L’ultimo servizio

[commento per la morte di Falcone]

giovanni_falconeE' difficile - sotto l'impatto emotivo della terrificante strage del cavalcavia- non ritornare con la mente al 16 marzo 1978, quando le Brigate Rosse rapirono a Roma il presidente democristiano Aldo Moro, massacrandone la scorta.
La risposta immediata che diede il Palazzo fu il varo - quella mattina stessa - del governo della non sfiducia, un monocolore dc guidato da Andreotti, che altrimenti avrebbe avuto più di una difficoltà a prendere il largo.
E così in queste ore sembra accomunare le reazioni del mondo politico e giudiziario un clima da union sacra, un'indignazione lucida e rabbiosa, da cui traspare in filigrana il senso di colpa per lo spettacolo da "A Roma si discute, a Sagunto si muore" che il gran collegio elettorale di Montecitorio - per le precise responsabilità del Barnum democristiano e del demenziale peggiorismo di Occhetto - sta dando in questi giorni.
E' probabile che l'ultimo servizio che Falcone offre allo Stato sia proprio quello di sbloccare una situazione politica che oscilla ormai tra il patetico e il grottesco, con un irrefrenabile discredito per le istituzioni che rischia di ulteriormente delegittimare di fronte alla nazione l'intero ceto politico.
Eppure è difficile resistere al dubbio che se Falcone fosse rimasto l'idolo dello schieramento dei professionisti dell'antimafia, ora staremmo già a sentire i soliti sciacalli lanciare alti gridi sulle responsabilità di Cossiga e di Craxi per aver lasciato isolato San Giorgio contro il drago.
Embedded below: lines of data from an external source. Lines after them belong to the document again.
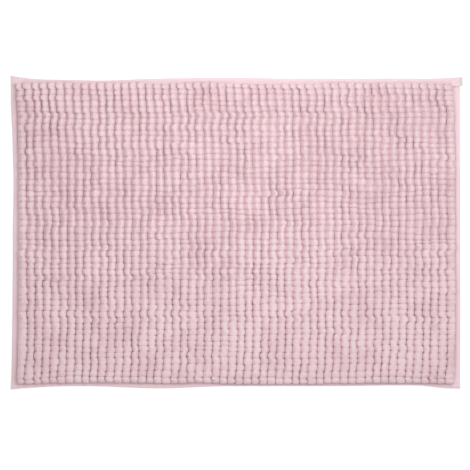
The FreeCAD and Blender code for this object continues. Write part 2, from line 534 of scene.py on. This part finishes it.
def short_side(t, front_flare, back_flare, bumps):
    """How far a short edge stands out at each share of the width."""
    front = ease(t * WIDTH, front_flare, SHORT_EDGE_RUN, SHORT_EDGE_EASE)
    back = ease((1 - t) * WIDTH, back_flare, SHORT_EDGE_RUN, SHORT_EDGE_EASE)
    return front + back + waves(t, bumps)


def long_side(s, left_flare, right_flare, bumps):
    """How far a long edge stands out at each share of the length."""
    left = ease(s * LENGTH, left_flare, LONG_EDGE_RUN, LONG_EDGE_EASE)
    right = ease((1 - s) * LENGTH, right_flare, LONG_EDGE_RUN, LONG_EDGE_EASE)
    return left + right + waves(s, bumps)


def plan(s, t):
    """The place on the mat at shares s of its length and t of its width, as X and Y."""
    left = LEFT - short_side(t, FRONT_LEFT[0], BACK_LEFT[0], LEFT_WAVES)
    right = RIGHT + short_side(t, FRONT_RIGHT[0], BACK_RIGHT[0], RIGHT_WAVES)
    front = FRONT - long_side(s, FRONT_LEFT[1], FRONT_RIGHT[1], FRONT_WAVES)
    back = BACK + long_side(s, BACK_LEFT[1], BACK_RIGHT[1], BACK_WAVES)
    return left + (right - left) * s, front + (back - front) * t


def insets(s, t):
    """Distances from the nearest short edge and from the nearest long edge."""
    return np.minimum(s, 1 - s) * LENGTH, np.minimum(t, 1 - t) * WIDTH


def hem_end(s, t):
    """How far the open end of the back hem sticks out past the right edge."""
    on_back_hem = within((1 - t) * WIDTH, HEM_WIDTH, HEM_END_STEP)
    near_right = within((1 - s) * LENGTH, HEM_END_RUN / 2, HEM_END_RUN)
    return HEM_END_REACH * on_back_hem * near_right


# The cloth's relief

def seam_line(node):
    """The middle of a seam, as its X and Y at one end and at the other."""
    low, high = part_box(node)
    if high.x - low.x > high.y - low.y:
        middle = (low.y + high.y) / 2
        return np.array([(low.x, middle), (high.x, middle)])
    middle = (low.x + high.x) / 2
    return np.array([(middle, low.y), (middle, high.y)])


def groove(x, y, from_short, from_long):
    """How far the stitches pull the cloth down: the wider a hem, the deeper."""
    depth = np.zeros_like(x)
    for node in SEAMS:
        start, end = seam_line(node)
        along_side = start[0] == end[0]
        aside, inset = (x - start[0], from_short) if along_side else (y - start[1], from_long)
        pull = SEAM_DEPTH * (inset / HEM_WIDTH) ** 2 * np.exp(-(aside / SEAM_GROOVE) ** 2)
        depth = np.maximum(depth, pull)
    return depth


def past_seams(x, y):
    """How far each place lies outside the seams: 0 for every place inside them."""
    left = seam_line("hem_thread_left")[0, 0]
    right = seam_line("hem_thread_right")[0, 0]
    front = seam_line("hem_thread_front")[0, 1]
    back = seam_line("hem_thread_back")[0, 1]
    past_side = np.maximum(left - x, x - right)
    past_end = np.maximum(front - y, y - back)
    return np.hypot(np.maximum(past_side, 0), np.maximum(past_end, 0))


def crossed_hems(s, t):
    """How far the cloth rises where a side hem crosses the front or the back one.

    At the open end of the back hem it rises in one step, and the right hem dips there to tuck under it.
    """
    from_short, from_long = insets(s, t)
    on_side_hem = within(from_short, HEM_WIDTH, HEM_BLEND)
    on_end_hem = within(from_long, HEM_WIDTH, HEM_BLEND)
    on_lip = within(from_long, HEM_WIDTH, LIP_STEP)
    from_tuck = from_long - HEM_WIDTH - TUCK_PLACE
    tuck = CORNER_TUCK * np.exp(-(from_tuck / TUCK_WIDTH) ** 2) * (1 - on_lip)
    at_open_end = (s > 0.5) & (t > 0.5)
    return np.where(at_open_end, CORNER_RISE * on_lip - tuck, CORNER_RISE * on_end_hem) * on_side_hem


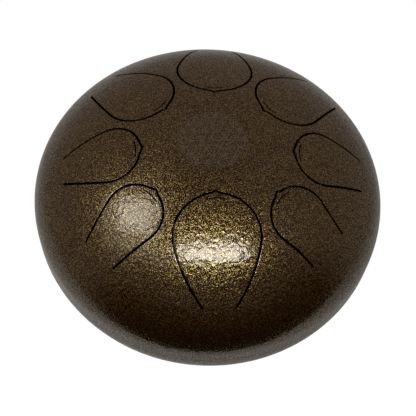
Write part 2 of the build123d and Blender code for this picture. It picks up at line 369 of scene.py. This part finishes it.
def rim_rings():
    """Rings down the head's rim: the outer skin's end, the weld groove's slope and the inner skin's end."""
    count = round(2 * pi * RIM / GRID_STEP)
    angles = np.arange(count) * 2 * pi / count
    round_the_rim = np.stack([np.cos(angles), np.sin(angles)], 1)
    down = np.tile([0.0, 0.0, -1.0], (count, 1))
    places = [(RIM - GROOVE_HALF_WIDTH, 0.0), (RIM, GROOVE_DEPTH), (RIM, WALL)]
    return [(round_the_rim * along, np.full(count, depth), down) for along, depth in places]


def grid():
    """Flat places all over the head, in rings about the pole."""
    places = [np.zeros((1, 2))]
    for number in range(1, int((RIM - GROOVE_HALF_WIDTH) / GRID_STEP)):
        count = round(2 * pi * number)
        angles = (np.arange(count) + number % 2 / 2) * 2 * pi / count
        places.append(number * GRID_STEP * np.stack([np.cos(angles), np.sin(angles)], 1))
    return np.concatenate(places)


def inside(points, line):
    """Which points are inside a closed line."""
    found = np.zeros(len(points), bool)
    x, y = points.T
    for (x1, y1), (x2, y2) in zip(line, np.roll(line, -1, 0)):
        if y1 != y2:
            crosses = ((y1 > y) != (y2 > y)) & (x < x1 + (y - y1) * (x2 - x1) / (y2 - y1))
            found ^= crosses
    return found


def clear_of(points, lines, gap):
    """The points that are at least gap from every point of the lines."""
    tree = KDTree(sum(len(line) for line in lines))
    for number, (x, y) in enumerate(np.concatenate(lines)):
        tree.insert((x, y, 0), number)
    tree.balance()
    return np.array([p for p in points if tree.find((*p, 0))[2] > gap])


def triangles(flat, lines, kept):
    """Triangles over flat places that keep to the closed lines, where kept says so of their middles. The
    lines' points come first among the places."""
    edges, start = [], 0
    for line in lines:
        count = len(line)
        edges += [(start + i, start + (i + 1) % count) for i in range(count)]
        start += count
    all_triangles, weld_gap = 0, 1e-9
    corners = [Vector(place) for place in flat]
    _, _, faces, sources, _, _ = delaunay_2d_cdt(corners, edges, [], all_triangles, weld_gap)
    found = np.array([[sources[i][0] for i in face] for face in faces])
    return found[kept(flat[found].mean(1))]


def plate(name, loops, places, kept):
    """A closed plate between the outer and the inner skin. loops are its edges, each as rings. Its points
    carry their depth, for the painted shade on the slits' walls."""
    lines = [rings[0][0] for rings in loops]
    flat = np.concatenate([*lines, places])
    under = np.concatenate([*(rings[-1][0] for rings in loops), places])
    top, top_normal = on_skin(flat)
    bottom, bottom_normal = on_skin(under, WALL)
    points, count = [top, bottom], len(flat)
    depths = [np.zeros(count), np.full(count, WALL)]
    faces, normals = [], []
    for corners in triangles(flat, lines, kept):
        faces.append(tuple(corners))
        normals += [top_normal[i] for i in corners]
    for corners in [face[::-1] for face in faces]:
        faces.append(tuple(i + count for i in corners))
        normals += [-bottom_normal[i] for i in corners]
    # bands of four-sided faces down each edge, from the outer skin's points to the inner skin's
    start, free = 0, 2 * count
    for rings in loops:
        size = len(rings[0][0])
        firsts = [start] + [free + size * i for i in range(len(rings) - 2)] + [start + count]
        free += size * (len(rings) - 2)
        points += [on_skin(ring, depth)[0] for ring, depth, _ in rings[1:-1]]
        depths += [depth for _, depth, _ in rings[1:-1]]
        for upper, lower, (_, _, high), (_, _, low) in zip(firsts, firsts[1:], rings, rings[1:]):
            for i in range(size):
                j = (i + 1) % size
                faces.append((upper + i, lower + i, lower + j, upper + j))
                normals += [high[i], low[i], low[j], high[j]]
        start += size
    mesh = bpy.data.meshes.new(name)
    mesh.from_pydata(np.concatenate(points).tolist(), [], [tuple(int(i) for i in face) for face in faces])
    mesh.normals_split_custom_set([tuple(normal) for normal in normals])
    depth_of_points = mesh.attributes.new("depth", "FLOAT", "POINT")
    depth_of_points.data.foreach_set("value", np.concatenate(depths).astype("f4"))
    piece = bpy.data.objects.new(name, mesh)
    bpy.context.scene.collection.objects.link(piece)
    return piece


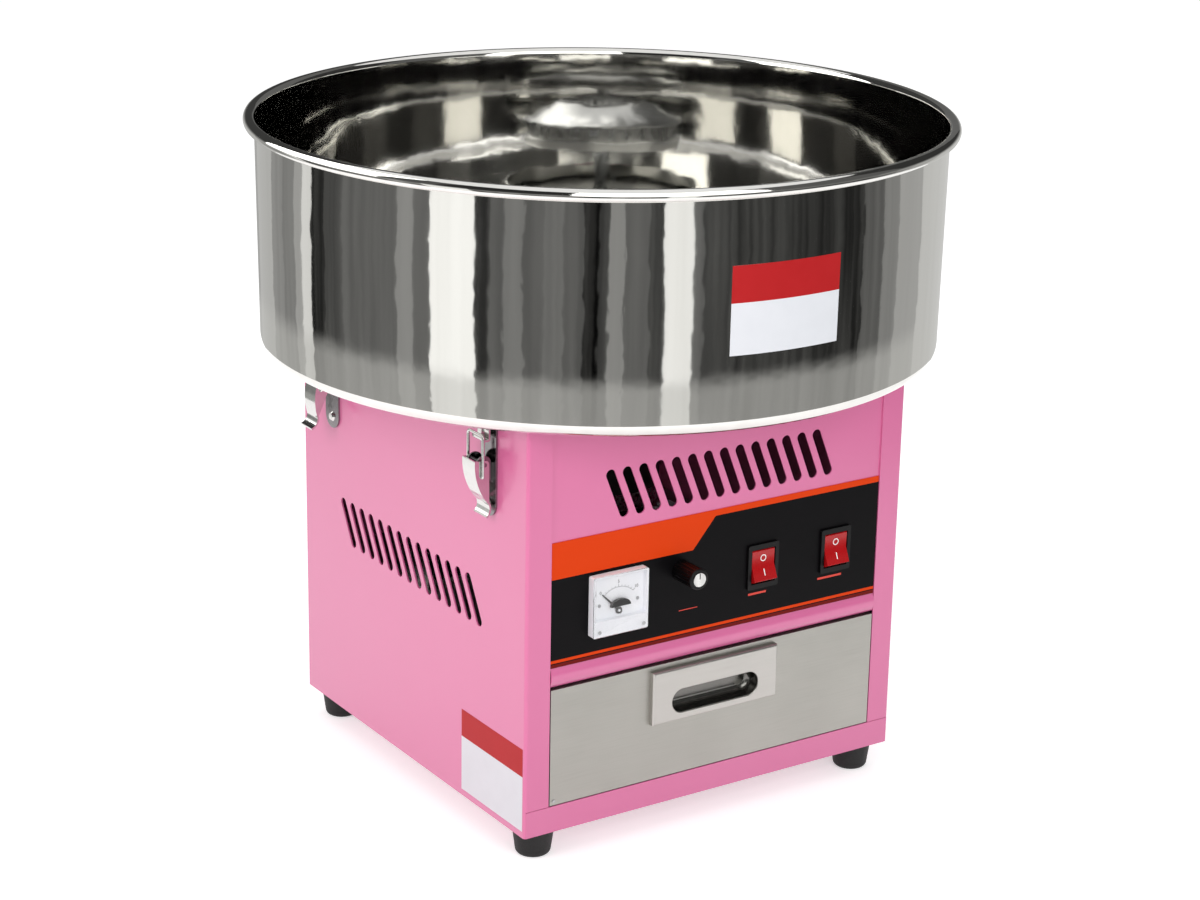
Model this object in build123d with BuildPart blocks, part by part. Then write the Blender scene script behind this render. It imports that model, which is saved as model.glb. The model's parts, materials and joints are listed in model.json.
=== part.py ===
from build123d import *
from math import cos, radians, sin
import os

# Table-top candy floss machine: square sheet steel cabinet, lift-off bowl, electric spinner head.
# Millimetres. +Z up, -Y is the front, and the origin is on the floor under the middle of the cabinet.

os.makedirs("parts", exist_ok=True)

# ---- Cabinet ----
cabinet_width = 326.0
cabinet_depth = 326.0
cabinet_height = 302.0
foot_height = 22.0
sheet = 1.2  # steel sheet of the cabinet
bend_radius = 2.0  # at the sheet's middle
stile_width = 20.0
rail_height = 20.0
mouth_height = 91.0  # drawer opening, from the rail up to the front panel
seam = 0.4  # gap between neighbouring sheets
panel_lap = 7.0  # front and rear panels behind the stiles
rear_screw_low = 38.0
rear_screw_top = 270.0
panel_screw_radius = 1.6
panel_screw_head_radius = 3.2
panel_screw_head_height = 1.8
panel_screw_length = 6.0
deck_flange = 9.0
deck_hole_radius = 20.0
shelf_gap = 4.0  # divider shelf above the front panel's lower edge
shelf_flange = 12.0
shelf_hole_radius = 18.0
shelf_hole_y = 90.0
hem_height = 14.0
hem_bulge = 2.4
hem_return = 9.0

# ---- Vents ----
vent_count = 14
vent_width = 7.6
front_vent_pitch = 13.7
front_vent_height = 245.0  # of the row's middle above the cabinet's lower edge
front_vent_run = 14.5  # sideways from a slot's top end to its lower end
front_vent_drop = 36.0
side_vent_pitch = 14.2
side_vent_height = 157.8
side_vent_run = 19.0
side_vent_drop = 34.5

# ---- Feet ----
foot_inset = 19.5
foot_top_radius = 15.5
foot_tip_radius = 12.5
foot_edge = 4.0
foot_screw_radius = 2.5
foot_screw_head_radius = 5.0
foot_screw_head_height = 3.0
foot_recess_depth = 8.0
foot_recess_radius = 5.5
foot_screw_length = 20.0

# ---- Drawer ----
drawer_gap = 0.8  # round the drawer front in its mouth
drawer_top_gap = 2.0
front_depth = 12.0  # of the folded drawer front
tray_wall = 1.0
tray_inset = 8.0  # tray side inside the drawer's mouth
tray_depth = 255.0
tray_floor_gap = 4.0  # tray floor above the rail
tray_top_gap = 9.0  # tray lip under the mouth's upper edge
tray_corner = 4.0
tray_lip_clearance = 1.0  # lip to runner, sideways
runner_lift = 0.3  # lip over runner
runner_sheet = 1.5
runner_foot = 12.0
runner_shelf = 5.5
runner_length = 250.0
runner_setback = 3.0

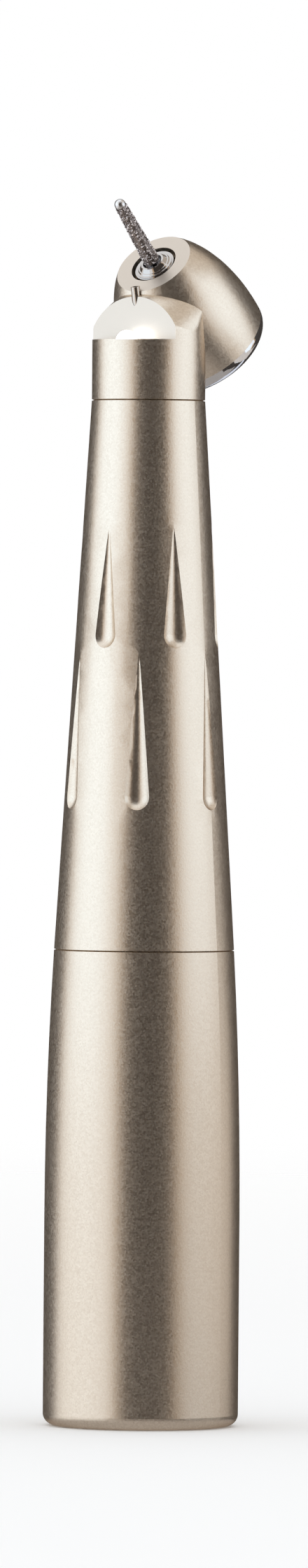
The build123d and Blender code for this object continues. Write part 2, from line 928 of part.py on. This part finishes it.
joint_o_ring.part.label = "joint_o_ring"
export_step(joint_o_ring.part, "parts/joint_o_ring.step")

# ---------------------------------------------------------------- rear sleeve

with BuildPart() as rear_sleeve:
    with BuildSketch(Plane.XZ):
        with BuildLine():
            Polyline(
                (sleeve_joint_radius - joint_line_depth, sleeve_joint_z),
                (rear_bore_radius, sleeve_joint_z),
                (rear_bore_radius, tail_lip_height),
                (tail_lip_radius, tail_lip_height),
                (tail_lip_radius, 0),
                (tail_radius - tail_edge_radius, 0),
            )
            CenterArc(
                (tail_radius - tail_edge_radius, tail_edge_radius), tail_edge_radius, -90, 90
            )
            Line((tail_radius, tail_edge_radius), (tail_radius, straight_height))
            swell = TangentArc(
                (tail_radius, straight_height),
                (sleeve_joint_radius, sleeve_joint_z - joint_line_rise),
                tangent=(0, 1),
            )
            Line(swell @ 1, (sleeve_joint_radius - joint_line_depth, sleeve_joint_z))
        make_face()
    revolve(axis=Axis.Z)

rear_sleeve.part.label = "rear_sleeve"
export_step(rear_sleeve.part, "parts/rear_sleeve.step")

# ---------------------------------------------------------------- coupling socket

socket_outer_radius = rear_bore_radius - slip
groove_top_z = socket_floor_z - retention_groove_inset

with BuildPart() as coupling_socket:
    turn_handle(
        [
            (0, socket_top_z),
            (socket_outer_radius, socket_top_z),
            (socket_outer_radius, socket_mouth_z),
            (socket_radius + socket_chamfer, socket_mouth_z),
            (socket_radius, socket_mouth_z + socket_chamfer),
            (socket_radius, socket_step_z),
            (inner_socket_radius, socket_step_z),
            (inner_socket_radius, groove_top_z - retention_groove_width),
            (inner_socket_radius + retention_groove_depth, groove_top_z - retention_groove_width),
            (inner_socket_radius + retention_groove_depth, groove_top_z),
            (inner_socket_radius, groove_top_z),
            (inner_socket_radius, socket_floor_z),
            (0, socket_floor_z),
        ]
    )
    with BuildSketch(Plane.XY.offset(socket_floor_z)):
        with Locations(drive_tube_place):
            Circle(drive_tube_radius + seat)
        with Locations(water_tube_place, chip_tube_place):
            Circle(small_tube_radius + seat)
        with Locations((0, guide_handle_y)):
            Circle(guide_radius + seat)
    extrude(amount=socket_floor, mode=Mode.SUBTRACT)

coupling_socket.part.label = "coupling_socket"
export_step(coupling_socket.part, "parts/coupling_socket.step")

with BuildPart() as socket_nut:
    with BuildSketch(Plane.XY.offset(socket_top_z)):
        Circle(socket_outer_radius)
        Circle(socket_nut_radius, mode=Mode.SUBTRACT)
    extrude(amount=socket_nut_height)
    with BuildSketch(Plane.XY.offset(socket_top_z + socket_nut_height - nut_slot_depth)):
        Rectangle(3 * socket_outer_radius, nut_slot_width)
    extrude(amount=nut_slot_depth, mode=Mode.SUBTRACT)

socket_nut.part.label = "socket_nut"
export_step(socket_nut.part, "parts/socket_nut.step")
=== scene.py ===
"""High speed dental handpiece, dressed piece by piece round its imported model."""

import json
import random
from math import cos, pi, radians, sin, tan

import bmesh
import bpy
from mathutils import Matrix, Quaternion, Vector


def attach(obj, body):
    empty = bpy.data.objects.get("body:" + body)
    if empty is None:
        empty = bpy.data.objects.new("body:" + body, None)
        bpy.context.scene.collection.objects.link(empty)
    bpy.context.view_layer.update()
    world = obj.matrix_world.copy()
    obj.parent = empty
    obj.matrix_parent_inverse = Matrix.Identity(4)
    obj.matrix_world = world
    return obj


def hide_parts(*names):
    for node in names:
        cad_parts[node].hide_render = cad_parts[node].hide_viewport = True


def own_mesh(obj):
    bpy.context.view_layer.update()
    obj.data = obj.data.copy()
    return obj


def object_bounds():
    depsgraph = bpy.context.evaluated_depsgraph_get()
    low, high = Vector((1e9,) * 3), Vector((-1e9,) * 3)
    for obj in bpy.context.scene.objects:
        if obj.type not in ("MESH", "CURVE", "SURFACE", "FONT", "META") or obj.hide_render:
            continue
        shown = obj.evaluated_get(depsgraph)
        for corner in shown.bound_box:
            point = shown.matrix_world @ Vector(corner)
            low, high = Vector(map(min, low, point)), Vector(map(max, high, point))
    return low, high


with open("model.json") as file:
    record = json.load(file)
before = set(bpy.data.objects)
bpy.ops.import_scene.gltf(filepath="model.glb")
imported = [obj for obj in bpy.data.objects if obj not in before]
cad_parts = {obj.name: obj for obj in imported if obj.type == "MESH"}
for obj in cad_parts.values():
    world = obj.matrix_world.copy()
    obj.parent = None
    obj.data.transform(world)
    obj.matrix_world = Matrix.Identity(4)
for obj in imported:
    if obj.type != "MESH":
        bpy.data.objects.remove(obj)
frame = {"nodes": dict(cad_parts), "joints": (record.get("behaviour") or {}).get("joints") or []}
cad_low, cad_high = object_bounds()

# ---- Camera -----------------------------------------------------------------------
# Long lens level with the grip, to the front right of the handpiece, and turned by
# half a degree about its own sight, so that the handpiece's top leans to the right.

camera_azimuth = radians(36)
camera_pitch = radians(-0.65)
camera_roll = radians(0.47)
camera_distance = 1.064
view_height = 0.1276
aim_height = 0.0522
aim_side = 0.0007

sight = Vector(
    (
        -sin(camera_azimuth) * cos(camera_pitch),
        cos(camera_azimuth) * cos(camera_pitch),
        sin(camera_pitch),
    )
)
side_of_view = Vector((cos(camera_azimuth), sin(camera_azimuth), 0))
aim = side_of_view * aim_side + Vector((0, 0, aim_height))
camera_data = bpy.data.cameras.new("camera")
camera_data.lens = camera_data.sensor_width * camera_distance / view_height
camera_data.clip_start = 0.01
camera = bpy.data.objects.new("camera", camera_data)
camera.location = aim - sight * camera_distance
camera.rotation_mode = "QUATERNION"
camera.rotation_quaternion = sight.to_track_quat("-Z", "Y") @ Quaternion((0, 0, 1), camera_roll)
bpy.context.scene.collection.objects.link(camera)
bpy.context.scene.camera = camera
bpy.context.scene.view_settings.view_transform = "Standard"

# ---- Studio -----------------------------------------------------------------------
# White light tent with a softbox on each side. Cloths round and below the handpiece
# show only in reflections and give the metal its bands. The pale floor, which is clear
# at its rim and from below, takes the shadow.


def new_finish(name, color=(1, 1, 1), **values):
    """Material with one principled shader; a value's name is its socket's."""
    finish = bpy.data.materials.new(name)
    finish.use_nodes = True
    sockets = finish.node_tree.nodes["Principled BSDF"].inputs
    sockets["Base Color"].default_value = (*color, 1)
    for socket, value in values.items():
        sockets[socket.replace("_", " ")].default_value = value
    return finish


world = bpy.data.worlds.new("light_tent")
world.use_nodes = True
world.node_tree.nodes["Background"].inputs["Color"].default_value = (1, 1, 1, 1)
world.node_tree.nodes["Background"].inputs["Strength"].default_value = 1
bpy.context.scene.world = world

studio_middle = Vector((0, 0, 0.055))


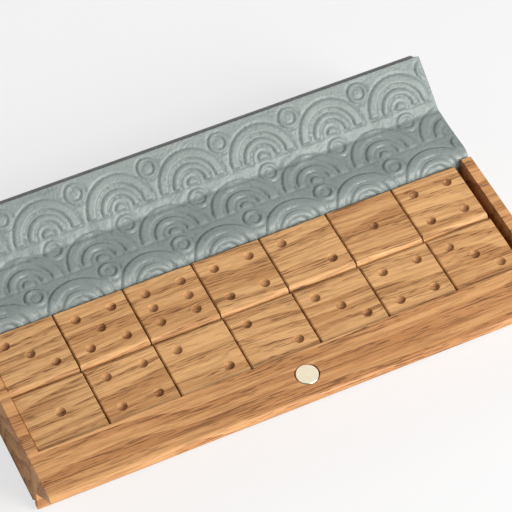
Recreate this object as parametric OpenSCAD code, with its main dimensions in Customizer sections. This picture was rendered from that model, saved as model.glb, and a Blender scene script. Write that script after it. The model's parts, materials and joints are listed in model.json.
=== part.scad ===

Sciacalli che invece si sono distinti nei mesi scorsi nell'impedire la nomina di Falcone alla Superprocura revocandogli quei titoli di merito che gli avevano riconosciuto a suo tempo per bypassare l'ostruzionismo del Csm che gli aveva negato un'anticipata promozione ai vertici della Procura di Palermo. Così non può essere.
E non solo perché Falcone aveva compiuto una precisa scelta di campo nel suo percorso di paladino della lotta antimafia, per non restare ostaggio dell'immaginetta edulcorata ma impotente in cui amici interessati volevano ingabbiarlo. Ma anche perché non è più applicabile l'autoprofezia di Della Chiesa che Bocca trasformò immediatamente in teorema: la mafia uccide chi è isolato dal potere politico.
Certo, le caratteristiche militari dell'attentato autorizzeranno più di un esperto a ipotizzare la partecipazione di qualche agenzia dello spietato sottobosco criminale, braccio armato della lobby del traffico di armi e di droga intrecciate con i servizi segreti di mezzo mondo. Qualche altro discetterà del nuovo salto di qualità operativo e politico della mafia o si impegnerà a disegnare dietrologie e fantascenari. Ma avvertiamo con forza la sensazione che si tratti del solito chiacchiericcio di chi strilla per farsi coraggio e coprire il vuoto a perdere mentale che rischia di inghiottirlo.